Instruction:
Copy, character for character, the lines running from the one with "linear_extrude(2 * seat_z, center" to the one with "if empty is", ends included. Leave out every other line.

Given data:

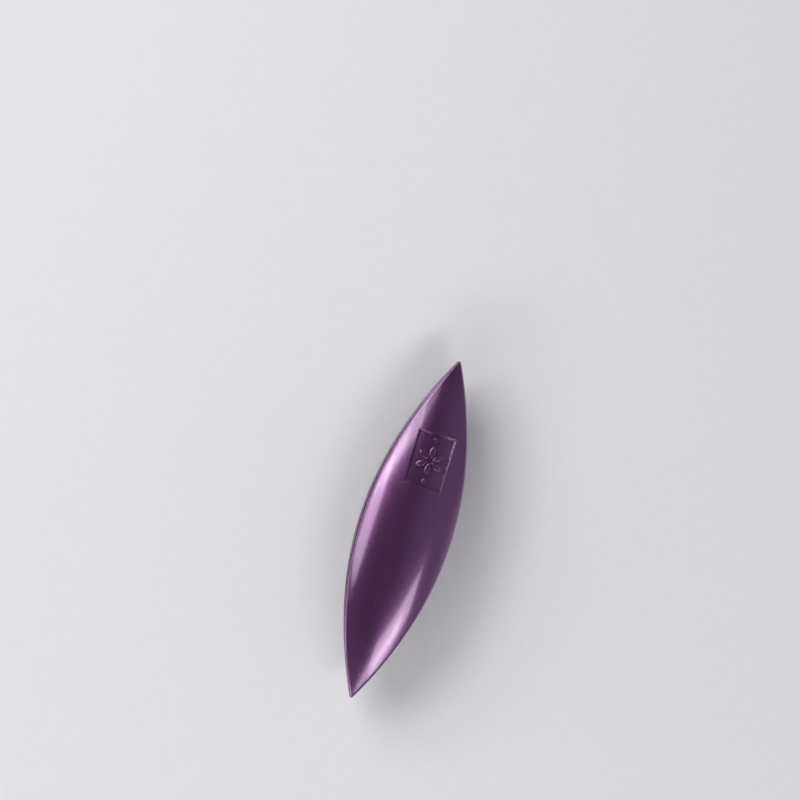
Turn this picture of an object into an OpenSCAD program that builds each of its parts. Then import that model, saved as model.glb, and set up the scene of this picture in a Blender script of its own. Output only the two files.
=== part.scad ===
// Post-type tatting shuttle: two boat-shaped blades on a centre post.
// The thread winds round the post, between the blades, and leaves between their closed tips.
// X runs from tip to tip with the panel towards +X, Y across, Z through both crowns.
// The origin is the middle of the thread hole. All sizes are in millimetres.

/* [Overall] */
// Length from tip to tip
length = 63; // [56:0.5:72]
// Width across the middle
width = 16.5; // [15:0.25:18.5]
// Thickness over the crowns of both blades
thickness = 13; // [12:0.25:15]
// Thickness over both blades at the very tips
tip_thickness = 1.8; // [1.4:0.1:2.4]
// Radius of each tip, seen from above
tip_r = 0.4; // [0.3:0.05:0.8]
// Angle between the two sides at each tip, in degrees
tip_angle = 52; // [46:1:60]
// Depth of the small flat on each crown, on which the shuttle lies still
rest_flat = 0.04; // [0.03:0.01:0.08]

/* [Blades] */
// Wall of each blade at its crown
wall = 1.3; // [1:0.05:1.6]
// Radius of each blade's outer face across its width
crown_r = 13.7; // [12:0.1:18]

/* [Centre post] */
// Length of the post
post_l = 13; // [11:0.5:15]
// Width of the post
post_w = 5; // [4:0.25:6]
// Height of the flat seat for the post, below each blade's inner crown
seat_h = 1; // [0.8:0.05:1.2]
// Ledge of that seat round the post
seat_ledge = 0.5; // [0.2:0.1:0.8]

/* [Pegs] */
// Radius of the pegs that join the post to the blades
peg_r = 1; // [0.7:0.05:1.3]
// Height of each peg above the post's end
peg_h = 1.3; // [0.8:0.05:1.5]
// Distance between the two pegs on each end
peg_pitch = 8; // [6:0.25:8.5]
// Room for glue round each peg and over its end
glue_gap = 0.03; // [0.02:0.01:0.08]

/* [Thread hole] */
// Radius of the hole through the post
hole_r = 0.9; // [0.5:0.05:1.4]
// Width of the bevel at each mouth of the hole
hole_bevel = 0.35; // [0.1:0.05:0.5]

/* [Panel] */
// Length of the sunk panel, along the shuttle
panel_l = 9.6; // [8.5:0.1:11]
// Width of the sunk panel
panel_w = 6.7; // [5:0.1:7.5]
// Distance from the post's middle to the panel's middle
panel_x = 13.1; // [12:0.1:14]
// Depth of the panel's floor below the blade's face
panel_depth = 0.5; // [0.2:0.05:0.7]
// Number of petals in the raised rosette
petals = 6; // [4:1:8]
// Width of each petal
petal_w = 1.1; // [0.7:0.05:1.3]
// Clear centre of the rosette, as a radius
rosette_eye = 0.35; // [0.2:0.05:0.8]
// Clear floor between the rosette and the panel's sides
rosette_margin = 0.65; // [0.4:0.05:1]
// Side of the small lozenge at each end of the panel
lozenge = 0.8; // [0.5:0.05:0.9]

/* [Hidden] */
$fn = 128;
blade_colour = [0.42, 0.29, 0.44];
post_colour = [0.38, 0.25, 0.40];
// How far a cutting solid runs past the face that it cuts
over = 0.5;

half_l = length / 2;
half_w = width / 2;
half_t = thickness / 2;

// Outline: from its middle each side runs through a rounder arc and then a straighter one, which
// meet smoothly, into a small circle at the tip. The knee is each arc's length along its tangents.
lean = tip_angle / 2;
tip_x = half_l - tip_r;
end_x = tip_x + tip_r * sin(lean);
fall = half_w - tip_r * cos(lean);
run = end_x * (1 + cos(lean)) + fall * sin(lean);
bend = 2 - 2 * cos(lean);
knee = (sqrt(run ^ 2 + bend * (end_x ^ 2 + fall ^ 2)) - run) / bend;
joint_lean = atan2(fall - knee * sin(lean), end_x - knee * (1 + cos(lean)));
side_r = knee / tan(joint_lean / 2);
flank_r = knee / tan((lean - joint_lean) / 2);
joint_x = side_r * sin(joint_lean);
side_y = half_w - side_r;
flank_x = (side_r - flank_r) * sin(joint_lean);
flank_y = side_y + (side_r - flank_r) * cos(joint_lean);

// Outer face: one circle across the blade, swept along another from tip to tip
crest = half_t + rest_flat;
drop = crest - tip_thickness / 2;
sweep_r = (half_l ^ 2 + drop ^ 2) / (2 * drop);
sweep_z = crest - sweep_r;
ring_r = sweep_r - crown_r;

seat_z = half_t - wall - seat_h;
rosette_r = panel_w / 2 - rosette_margin;
lozenge_x = (rosette_r + panel_l / 2) / 2;

// What a circle shares with its mirror image across the X axis
module lens(x, y, r) {
    intersection() {
        translate([x, y]) circle(r, $fn = 720);
        translate([x, -y]) circle(r, $fn = 720);
    }
}

// Plan of a blade's middle, up to the joints in its sides
module middle_plan() {
    intersection() {
        lens(0, side_y, side_r);
        square([2 * joint_x, width], center = true);
    }
}

// Plan of the end towards +X
module end_plan() {
    intersection() {
        lens(flank_x, flank_y, flank_r);
        translate([joint_x, -half_w]) square([end_x - joint_x, width]);
    }
    translate([tip_x, 0]) circle(tip_r);
}

// Everything under the blade's outer face, lowered by depth
module under_face(depth) {
    translate([0, 0, sweep_z])
        rotate([90, 0, 0])
            rotate_extrude($fn = 360)
                translate([ring_r - depth, 0]) circle(crown_r);
}

// A plan filled up to the blade's outer face
module filled() {
    intersection() {
        linear_extrude(half_t) children();
        under_face(0);
    }
}

// Straight bar with round ends
module bar(l, w) {
    square([l - w, w], center = true);
    for (side = [-1, 1]) translate([side * (l - w) / 2, 0]) circle(w / 2);
}

module at_pegs() {
    for (side = [-1, 1]) translate([side * peg_pitch / 2, 0, 0]) children();
}

// One blade, crown up: a shell with a flat seat and two blind holes for the post
module blade() {
    difference() {
        union() {
            filled() middle_plan();
            for (turn = [0, 180]) rotate(turn) filled() end_plan();
        }
        difference() {
            under_face(wall);
            translate([0, 0, seat_z])
                linear_extrude(half_t) bar(post_l + 2 * seat_ledge, post_w + 2 * seat_ledge);
        }
        at_pegs()
            translate([0, 0, seat_z - over])
                cylinder(h = peg_h + glue_gap + over, r = peg_r + glue_gap);
    }
}

// Pointed oval between two arcs, lying along X
module petal(l, w) {
    arc_r = (l ^ 2 + w ^ 2) / (4 * w);
    intersection() {
        translate([0, arc_r - w / 2]) circle(arc_r);
        translate([0, w / 2 - arc_r]) circle(arc_r);
    }
}

// Raised ornament of the panel: a rosette between two lozenges
module ornament() {
    for (turn = [0 : petals - 1])
        rotate(turn * 360 / petals)
            translate([(rosette_r + rosette_eye) / 2, 0]) petal(rosette_r - rosette_eye, petal_w);
    for (side = [-1, 1])
        translate([side * lozenge_x, 0]) rotate(45) square(lozenge, center = true);
}

// What is cut away to sink the panel and leave the ornament
module panel_cut() {
    translate([panel_x, 0, 0])
        linear_extrude(half_t + over)
            difference() {
                square([panel_l, panel_w], center = true);
                ornament();
            }
}

module upper_blade() {
    color(blade_colour)
        difference() {
            blade();
            difference() {
                panel_cut();
                under_face(panel_depth);
            }
        }
}

module lower_blade() {
    color(blade_colour) mirror([0, 0, 1]) blade();
}

module centre_post() {
    color(post_colour)
        difference() {
            union() {
                linear_extrude(2 * seat_z, center = true) bar(post_l, post_w);
                at_pegs() cylinder(h = 2 * (seat_z + peg_h), r = peg_r, center = true);
            }
            rotate([90, 0, 0]) cylinder(h = post_w + over, r = hole_r, center = true);
            for (side = [-90, 90])
                rotate([side, 0, 0])
                    translate([0, 0, post_w / 2 - hole_bevel])
                        cylinder(h = 2 * hole_bevel, r1 = hole_r, r2 = hole_r + 2 * hole_bevel);
        }
}

upper_blade();
lower_blade();
centre_post();
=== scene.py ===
"""Post-type tatting shuttle: two blades, a centre post, a panel ornament and their pearl plastic.

The shuttle lies on its lower blade, lit and seen from above. X runs from tip to tip with the sunk
panel towards +X, Y across, and Z up through both crowns. The origin is the middle of the thread
hole, and lengths are in metres.
"""

import math

import bmesh
import bpy
from mathutils import Matrix, Vector


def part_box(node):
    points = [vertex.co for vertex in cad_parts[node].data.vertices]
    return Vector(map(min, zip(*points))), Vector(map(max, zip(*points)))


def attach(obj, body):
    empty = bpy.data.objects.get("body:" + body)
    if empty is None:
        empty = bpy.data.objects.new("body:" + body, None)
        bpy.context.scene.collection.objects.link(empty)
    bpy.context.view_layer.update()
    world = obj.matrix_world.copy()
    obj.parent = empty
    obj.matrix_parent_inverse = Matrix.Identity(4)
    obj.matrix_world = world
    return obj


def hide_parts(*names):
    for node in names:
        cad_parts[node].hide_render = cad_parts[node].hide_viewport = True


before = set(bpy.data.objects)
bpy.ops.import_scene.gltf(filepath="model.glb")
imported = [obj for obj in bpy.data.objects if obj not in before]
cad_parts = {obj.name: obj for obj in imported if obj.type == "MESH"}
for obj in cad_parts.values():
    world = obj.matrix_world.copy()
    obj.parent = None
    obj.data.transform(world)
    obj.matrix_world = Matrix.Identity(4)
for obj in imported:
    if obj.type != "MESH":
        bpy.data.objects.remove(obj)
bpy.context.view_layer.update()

MM = 0.001
TINY = 1e-7

# ---------------------------------------------------------------- sizes

HALF_L, HALF_W, HALF_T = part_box("upper_blade")[1]
POST_L, POST_W = (2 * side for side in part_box("centre_post")[1][:2])

TIP_THICKNESS = 1.8 * MM
TIP_R = 0.4 * MM
TIP_ANGLE = math.radians(52)
WALL = 1.3 * MM
CROWN_R = 13.7 * MM
RIM_TOP_R = 0.5 * MM
RIM_LOW_R = 0.4 * MM
CONTACT_BLEND = 0.1 * MM

SEAT_H = 1.0 * MM
SEAT_LEDGE = 0.5 * MM
SEAT_EDGE_R = 0.15 * MM
SEAT_Z = HALF_T - WALL - SEAT_H
PEG_R = 1.0 * MM
PEG_H = 1.3 * MM
PEG_PITCH = 8.0 * MM
GLUE_GAP = 0.03 * MM
HOLE_R = 0.9 * MM
HOLE_LIP = 0.35 * MM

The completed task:
                linear_extrude(2 * seat_z, center = true) bar(post_l, post_w);
                at_pegs() cylinder(h = 2 * (seat_z + peg_h), r = peg_r, center = true);
            }
            rotate([90, 0, 0]) cylinder(h = post_w + over, r = hole_r, center = true);
            for (side = [-90, 90])
                rotate([side, 0, 0])
                    translate([0, 0, post_w / 2 - hole_bevel])
                        cylinder(h = 2 * hole_bevel, r1 = hole_r, r2 = hole_r + 2 * hole_bevel);
        }
}

upper_blade();
lower_blade();
centre_post();
=== scene.py ===
"""Post-type tatting shuttle: two blades, a centre post, a panel ornament and their pearl plastic.

The shuttle lies on its lower blade, lit and seen from above. X runs from tip to tip with the sunk
panel towards +X, Y across, and Z up through both crowns. The origin is the middle of the thread
hole, and lengths are in metres.
"""

import math

import bmesh
import bpy
from mathutils import Matrix, Vector


def part_box(node):
    points = [vertex.co for vertex in cad_parts[node].data.vertices]
    return Vector(map(min, zip(*points))), Vector(map(max, zip(*points)))


def attach(obj, body):
    empty = bpy.data.objects.get("body:" + body)
    if empty is None:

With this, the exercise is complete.